Find the line that contains "Write the JSON". Repeat that line and all lines following it, exactly, through the end of the listing below.

*Collection entries:*
## Start
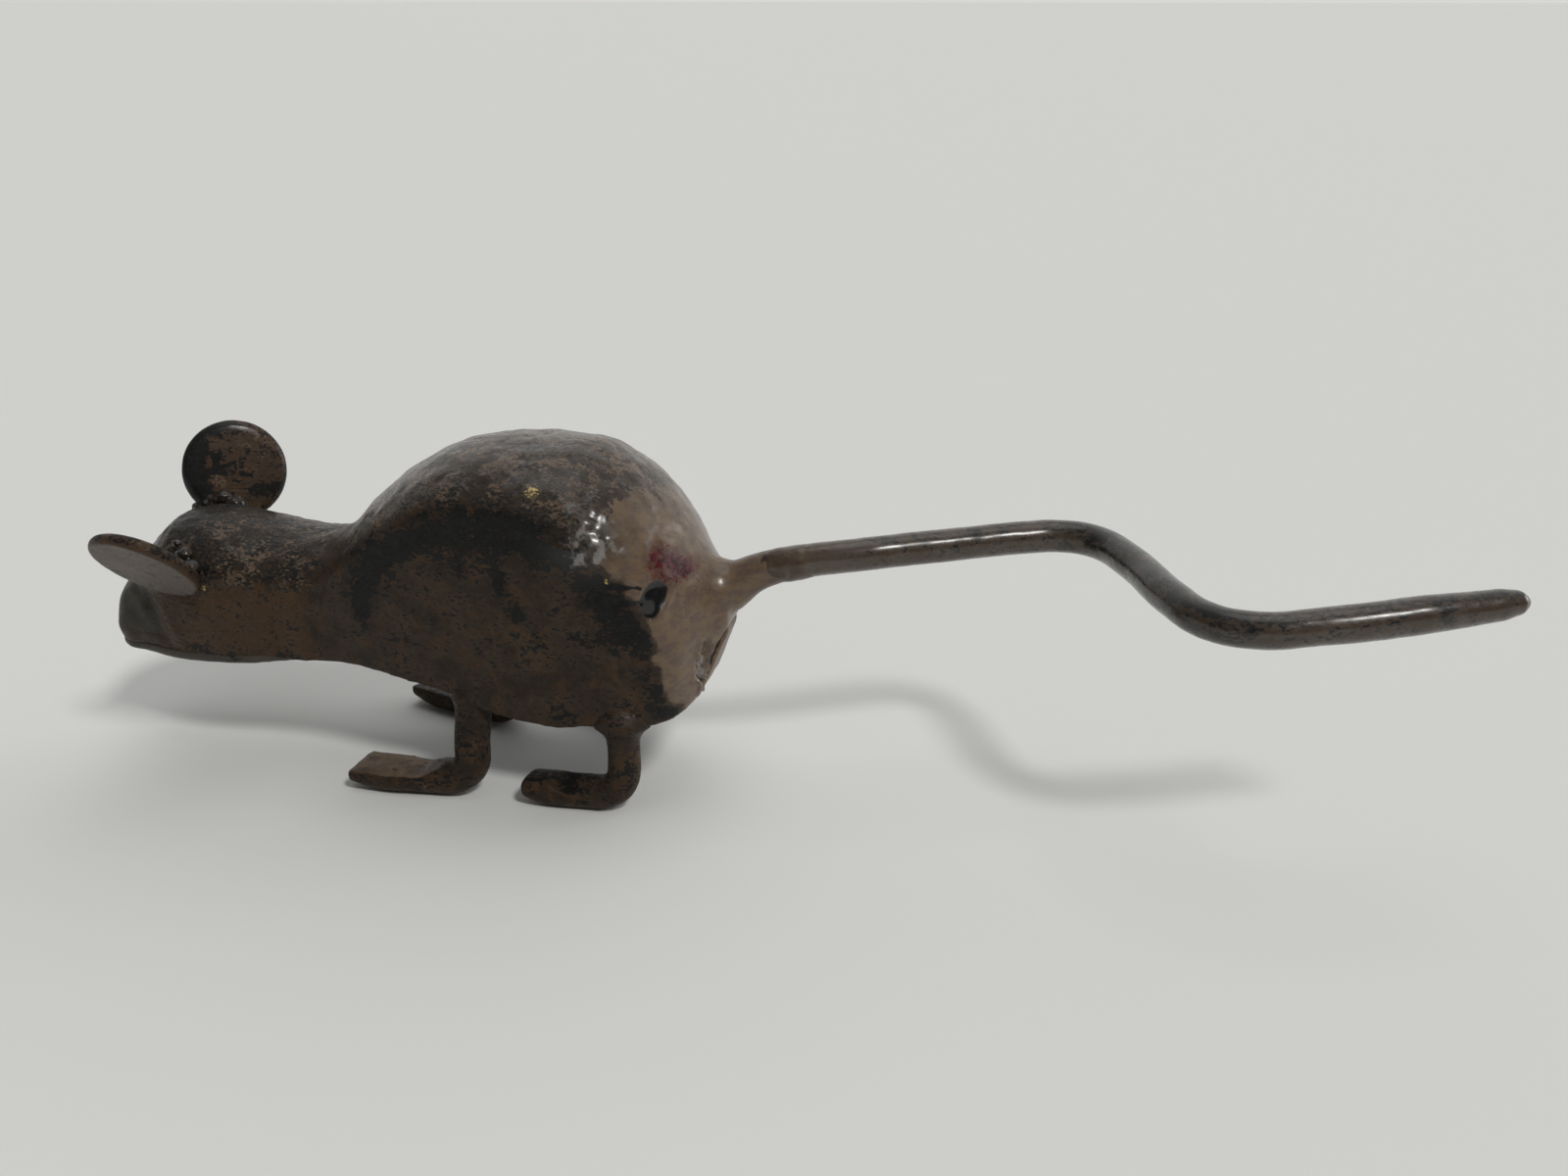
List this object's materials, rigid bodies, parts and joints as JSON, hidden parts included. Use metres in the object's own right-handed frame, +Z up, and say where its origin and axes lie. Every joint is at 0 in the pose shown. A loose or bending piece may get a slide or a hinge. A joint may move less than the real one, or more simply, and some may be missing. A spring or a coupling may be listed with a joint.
{
  "type": "mouse figure",
  "caption": "Hand-made metal mouse figure: hollow hammered body on a belly plate, bent rod legs with beaten feet, disc ears and a long wavy rod tail.",
  "frame": {"origin": "on the ground under the middle of the whole object", "axes": "+X from the nose to the tail tip, along the object's length; +Z up; the mouse's left side faces -Y"},
  "size_m": [0.1456, 0.0336, 0.038],
  "materials": {
    "body_paint": "thick worn grey-brown gloss paint over black, hammered",
    "belly_paint": "worn grey-brown paint",
    "leg_paint": "brown paint over black, forged rod",
    "tail_paint": "brown satin paint worn to black at the bends",
    "ear_paint": "brown paint worn to black, scratched",
    "weld_paint": "painted weld with bright flecks"
  },
  "bodies": {
    "root": {"left_body_shell": "body_paint", "right_body_shell": "body_paint", "belly_plate": "belly_paint", "front_left_leg": "leg_paint", "front_right_leg": "leg_paint", "rear_left_leg": "leg_paint", "rear_right_leg": "leg_paint", "front_left_leg_weld": "weld_paint", "front_right_leg_weld": "weld_paint", "rear_left_leg_weld": "weld_paint", "rear_right_leg_weld": "weld_paint", "tail_rod": "tail_paint", "tail_weld": "weld_paint", "left_ear": "ear_paint", "right_ear": "ear_paint"}
  },
  "joints": []
}
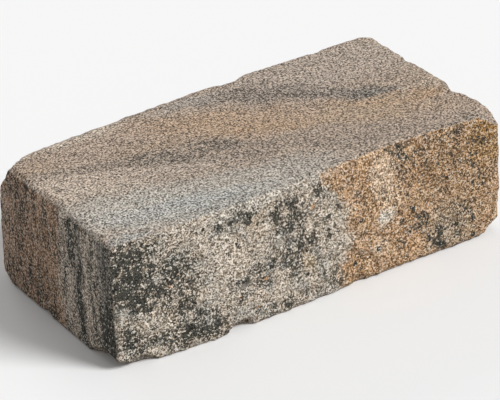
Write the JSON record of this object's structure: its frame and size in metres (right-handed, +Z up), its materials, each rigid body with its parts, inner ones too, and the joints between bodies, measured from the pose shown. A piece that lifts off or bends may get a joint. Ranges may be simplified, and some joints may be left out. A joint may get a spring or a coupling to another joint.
{
  "type": "retaining wall block",
  "caption": "Tumbled cast concrete wall block, rectangular, with smooth beds, one split face and worn, chipped arrises.",
  "frame": {"origin": "middle of the block's outline seen from above, on the lower bed that it rests on", "axes": "+X along the wall, +Y into the wall, away from the split face, +Z up"},
  "size_m": [0.4, 0.212, 0.122],
  "materials": {
    "concrete": "rough"
  },
  "bodies": {
    "root": {"block": "concrete"}
  },
  "joints": []
}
## End
*EXERCISE RESPONSE:*
Write the JSON record of this object's structure: its frame and size in metres (right-handed, +Z up), its materials, each rigid body with its parts, inner ones too, and the joints between bodies, measured from the pose shown. A piece that lifts off or bends may get a joint. Ranges may be simplified, and some joints may be left out. A joint may get a spring or a coupling to another joint.
{
  "type": "retaining wall block",
  "caption": "Tumbled cast concrete wall block, rectangular, with smooth beds, one split face and worn, chipped arrises.",
  "frame": {"origin": "middle of the block's outline seen from above, on the lower bed that it rests on", "axes": "+X along the wall, +Y into the wall, away from the split face, +Z up"},
  "size_m": [0.4, 0.212, 0.122],
  "materials": {
    "concrete": "rough"
  },
  "bodies": {
    "root": {"block": "concrete"}
  },
  "joints": []
}